Tinha procurado, inicialmente, a oferta social, que me possibilitaria escolher a escola que queria e pagar em função dos meus rendimentos, mas dei sempre de caras com o célebre “não há vagas” e com a sugestão de telefonar para uma creche pública que abriu há pouco tempo – ou de contactar uma instituição privada fora da rede das IPSS. Obedientes, assim fizemos.

Fernando Medina foi, em Outubro do ano passado, inaugurar a Creche da Quinta dos Arcos, nos Olivais, onde salientou que a rede de creches públicas é dos investimentos mais importantes que a Câmara de Lisboa está a fazer. Dei de caras com a propaganda quando andava a dar seguimento à sugestão que me tinham feito e percebi que a propaganda me aparecia mais vezes à frente dos olhos que um número de telefone que funcionasse.

Falei com a Junta de Freguesia, que também não tinha o contacto telefónico – “só temos o que está no Google”. Mas o número que está no Google não está atribuído. “Então passe lá pessoalmente e fale com uma funcionária”. Cumprida a sugestão, depressa ficou tudo explicado. A creche “só está a funcionar para filhos ou netos de funcionários da Câmara”. Não é para as famílias mais pobres da freguesia, não é para crianças com necessidades especiais. É para filhos e netos de funcionários. Um privilégio pago por todos, portanto, para satisfazer uma clientela.

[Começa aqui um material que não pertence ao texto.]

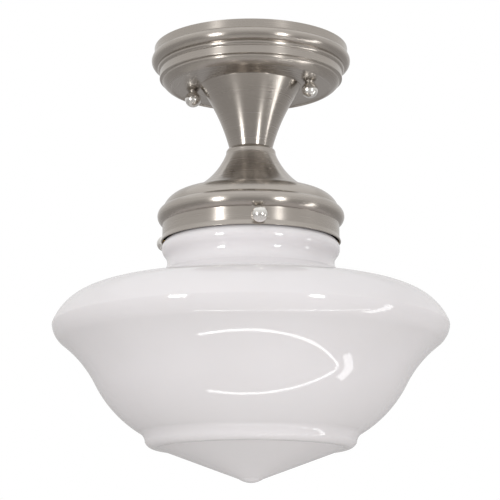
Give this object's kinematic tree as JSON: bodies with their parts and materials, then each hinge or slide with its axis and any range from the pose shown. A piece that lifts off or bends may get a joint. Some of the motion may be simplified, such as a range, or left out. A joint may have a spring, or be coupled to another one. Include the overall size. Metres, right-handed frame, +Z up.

E que tem menos crianças do que seria capaz de receber, num cenário de escassez de oferta de ensino para a primeira infância. A solução foi recorrer à oferta privada, privilégio de quem pode suportar a despesa, porque a única creche pública é para outros privilegiados e as IPSS são escassas e estão lotadas.

Há cada vez menos crianças em Portugal. E não há creches suficientes para as poucas crianças que ainda temos. Que isto não seja um tema recorrente na discussão pública é, de facto, espantoso. Percebo que não envolva o grau de sofisticação intelectual do debate sobre o conflito israelo-árabe. Mas este é, pelo menos, um problema que nós podemos resolver. Num país onde é consensual o problema demográfico, talvez se pudesse começar por aí.